Begin at the first line and end at the line containing "of the fitting.". Extract exactly those lines.

○ ○ ○ ○

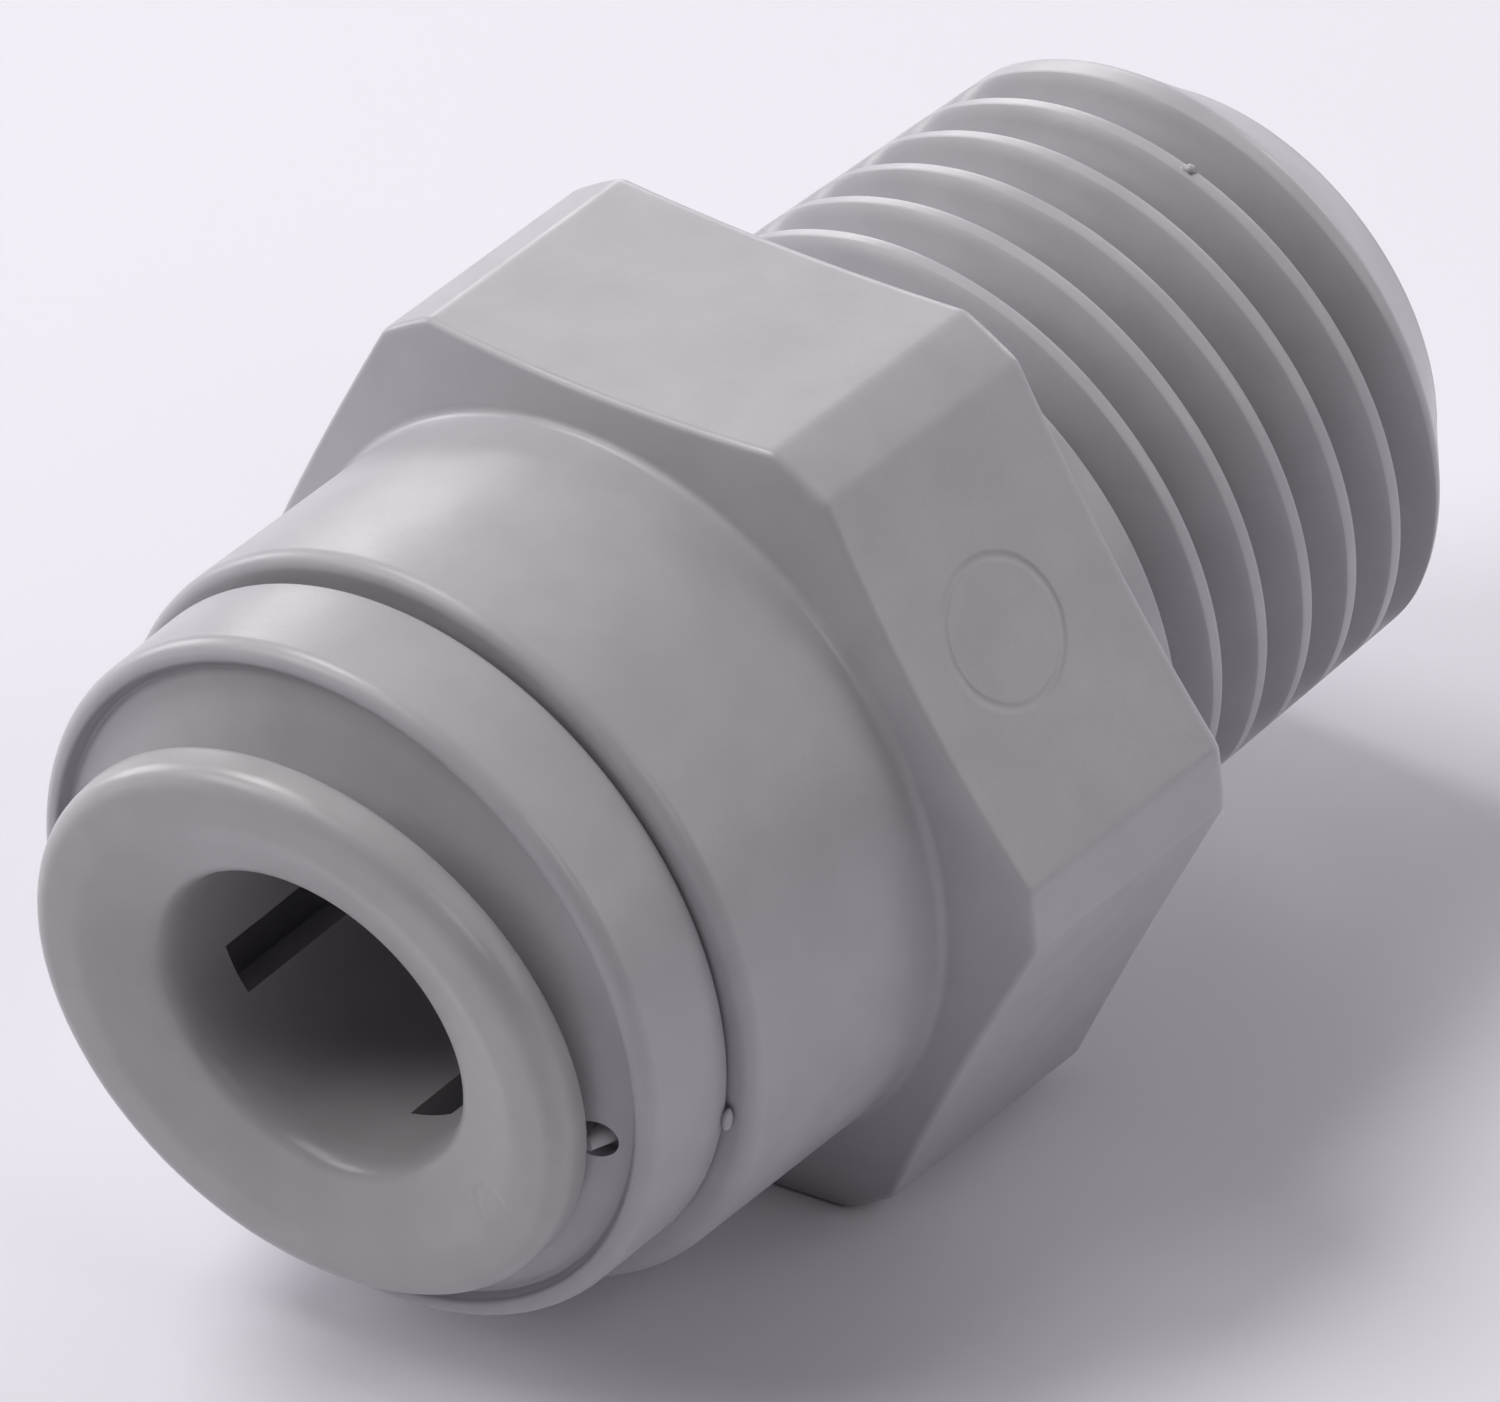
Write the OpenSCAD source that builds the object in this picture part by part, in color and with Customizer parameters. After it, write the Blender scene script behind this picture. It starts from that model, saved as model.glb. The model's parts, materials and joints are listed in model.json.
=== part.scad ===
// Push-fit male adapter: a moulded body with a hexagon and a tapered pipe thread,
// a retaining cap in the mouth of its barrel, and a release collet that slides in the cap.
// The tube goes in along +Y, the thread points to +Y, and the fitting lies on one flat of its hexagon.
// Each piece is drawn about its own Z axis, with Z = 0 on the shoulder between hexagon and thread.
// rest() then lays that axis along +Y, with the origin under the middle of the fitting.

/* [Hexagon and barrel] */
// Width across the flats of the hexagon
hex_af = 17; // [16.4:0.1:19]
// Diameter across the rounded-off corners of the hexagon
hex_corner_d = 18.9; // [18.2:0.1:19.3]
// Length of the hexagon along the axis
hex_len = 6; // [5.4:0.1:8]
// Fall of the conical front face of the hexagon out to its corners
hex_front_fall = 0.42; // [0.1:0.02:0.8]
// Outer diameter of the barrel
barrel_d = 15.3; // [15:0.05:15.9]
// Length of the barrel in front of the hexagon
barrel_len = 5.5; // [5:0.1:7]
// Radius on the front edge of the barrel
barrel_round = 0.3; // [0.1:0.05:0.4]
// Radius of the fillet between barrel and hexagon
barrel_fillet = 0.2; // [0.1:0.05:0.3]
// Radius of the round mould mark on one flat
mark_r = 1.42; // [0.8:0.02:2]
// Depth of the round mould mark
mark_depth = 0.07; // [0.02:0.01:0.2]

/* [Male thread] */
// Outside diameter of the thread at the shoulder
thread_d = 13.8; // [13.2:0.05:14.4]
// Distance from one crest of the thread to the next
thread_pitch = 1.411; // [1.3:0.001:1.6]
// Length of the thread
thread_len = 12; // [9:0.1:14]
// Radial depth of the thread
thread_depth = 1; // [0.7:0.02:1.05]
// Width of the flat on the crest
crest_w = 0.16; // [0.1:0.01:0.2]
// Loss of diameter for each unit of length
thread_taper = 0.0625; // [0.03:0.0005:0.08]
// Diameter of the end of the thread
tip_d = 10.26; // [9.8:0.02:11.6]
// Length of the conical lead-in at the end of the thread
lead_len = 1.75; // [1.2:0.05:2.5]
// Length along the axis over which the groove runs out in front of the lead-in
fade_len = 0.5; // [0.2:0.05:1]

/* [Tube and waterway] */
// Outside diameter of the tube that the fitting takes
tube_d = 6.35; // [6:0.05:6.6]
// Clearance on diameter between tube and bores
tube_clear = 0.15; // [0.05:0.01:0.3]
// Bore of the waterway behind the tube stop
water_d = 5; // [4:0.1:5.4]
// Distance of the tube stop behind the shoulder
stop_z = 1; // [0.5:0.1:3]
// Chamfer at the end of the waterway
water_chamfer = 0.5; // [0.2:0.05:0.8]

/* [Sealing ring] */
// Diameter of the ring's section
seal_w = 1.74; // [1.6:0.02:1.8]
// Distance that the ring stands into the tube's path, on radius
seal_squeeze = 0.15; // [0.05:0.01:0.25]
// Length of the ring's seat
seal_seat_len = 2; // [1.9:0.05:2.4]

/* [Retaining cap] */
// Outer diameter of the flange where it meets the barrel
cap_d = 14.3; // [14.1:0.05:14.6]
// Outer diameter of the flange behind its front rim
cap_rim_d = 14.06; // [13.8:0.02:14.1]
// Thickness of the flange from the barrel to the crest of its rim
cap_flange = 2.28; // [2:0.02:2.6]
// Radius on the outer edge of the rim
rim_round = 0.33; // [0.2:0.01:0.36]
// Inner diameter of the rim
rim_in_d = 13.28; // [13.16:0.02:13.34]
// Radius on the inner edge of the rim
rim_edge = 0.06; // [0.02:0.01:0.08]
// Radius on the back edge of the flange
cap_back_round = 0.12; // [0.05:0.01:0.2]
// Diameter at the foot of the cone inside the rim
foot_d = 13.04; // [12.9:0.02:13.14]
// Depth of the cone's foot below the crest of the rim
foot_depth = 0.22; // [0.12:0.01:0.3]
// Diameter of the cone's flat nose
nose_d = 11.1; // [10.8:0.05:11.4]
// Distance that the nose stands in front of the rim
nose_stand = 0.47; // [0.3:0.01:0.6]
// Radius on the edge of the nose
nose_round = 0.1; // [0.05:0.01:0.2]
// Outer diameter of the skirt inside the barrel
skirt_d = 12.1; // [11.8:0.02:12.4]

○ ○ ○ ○

■ Exercise answer ■
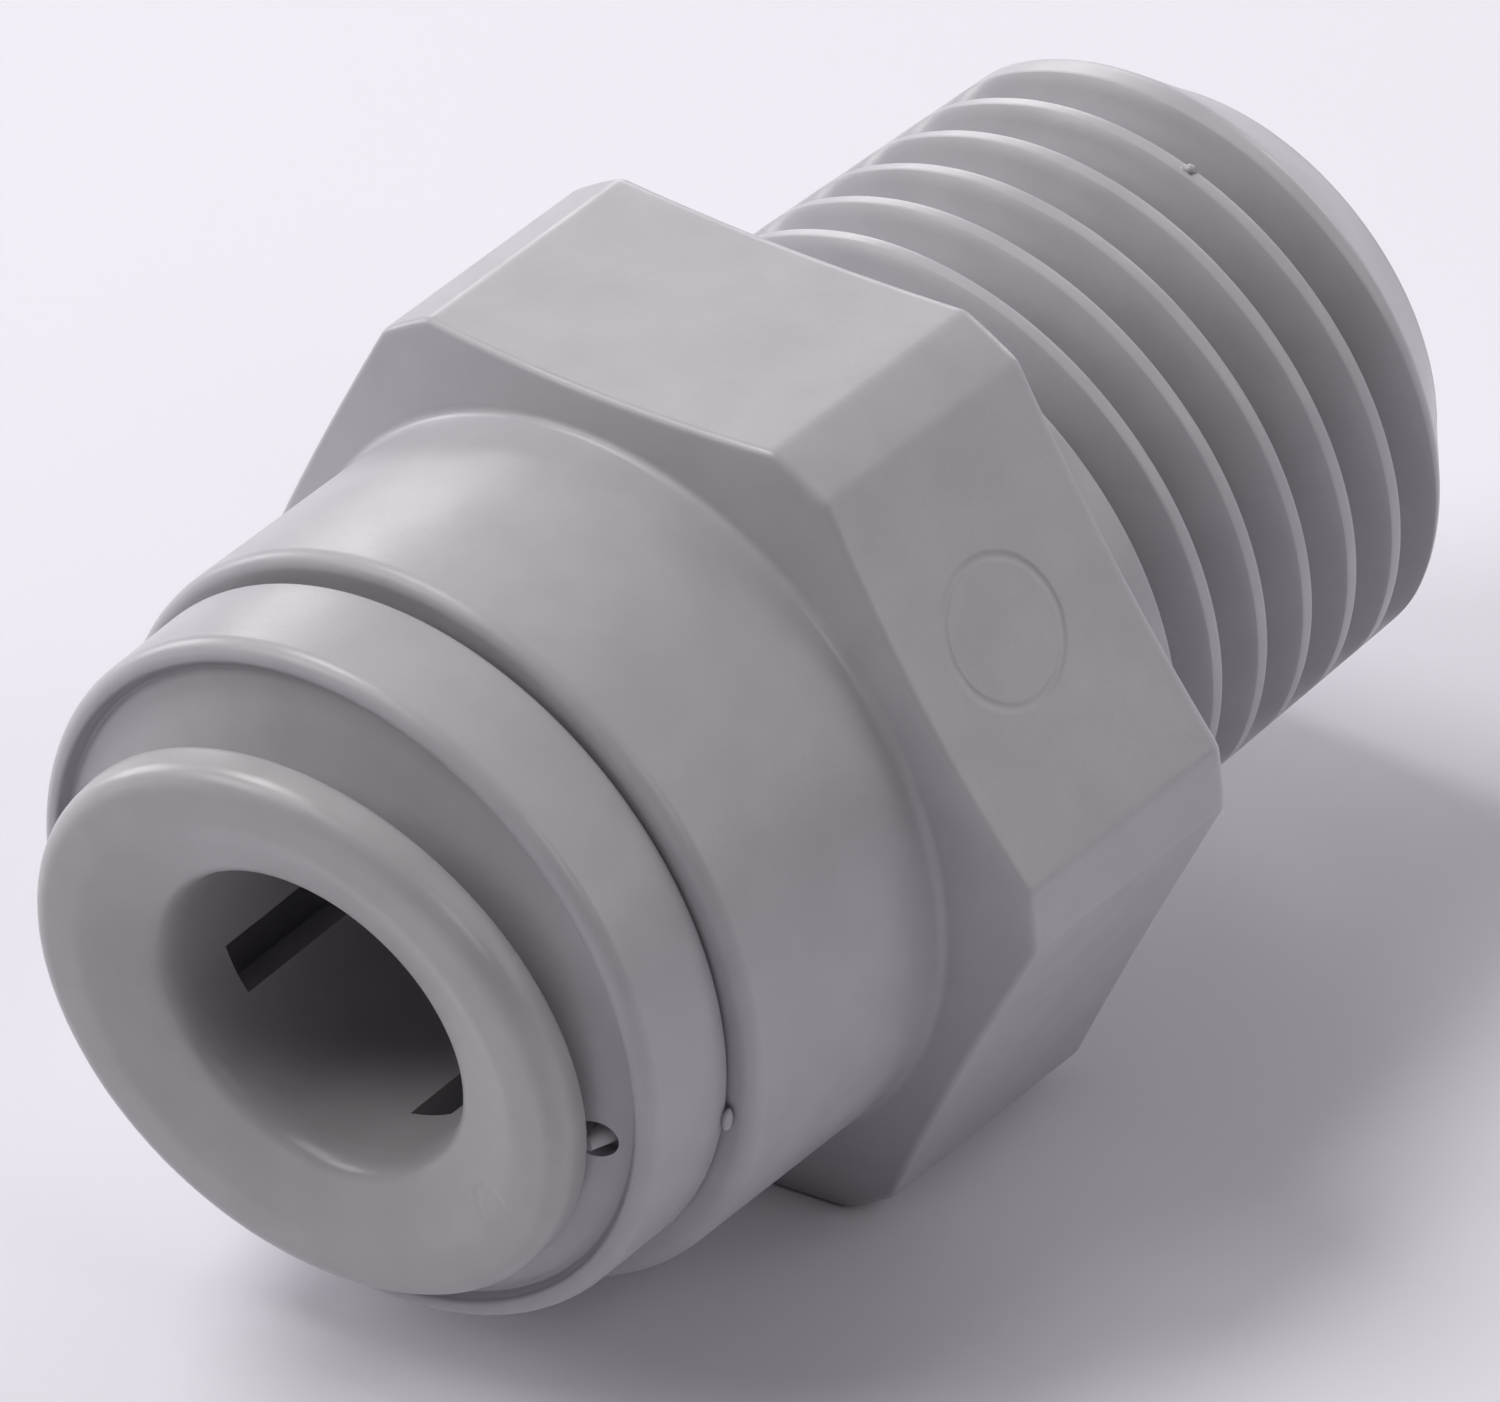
Write the OpenSCAD source that builds the object in this picture part by part, in color and with Customizer parameters. After it, write the Blender scene script behind this picture. It starts from that model, saved as model.glb. The model's parts, materials and joints are listed in model.json.
=== part.scad ===
// Push-fit male adapter: a moulded body with a hexagon and a tapered pipe thread,
// a retaining cap in the mouth of its barrel, and a release collet that slides in the cap.
// The tube goes in along +Y, the thread points to +Y, and the fitting lies on one flat of its hexagon.
// Each piece is drawn about its own Z axis, with Z = 0 on the shoulder between hexagon and thread.
// rest() then lays that axis along +Y, with the origin under the middle of the fitting.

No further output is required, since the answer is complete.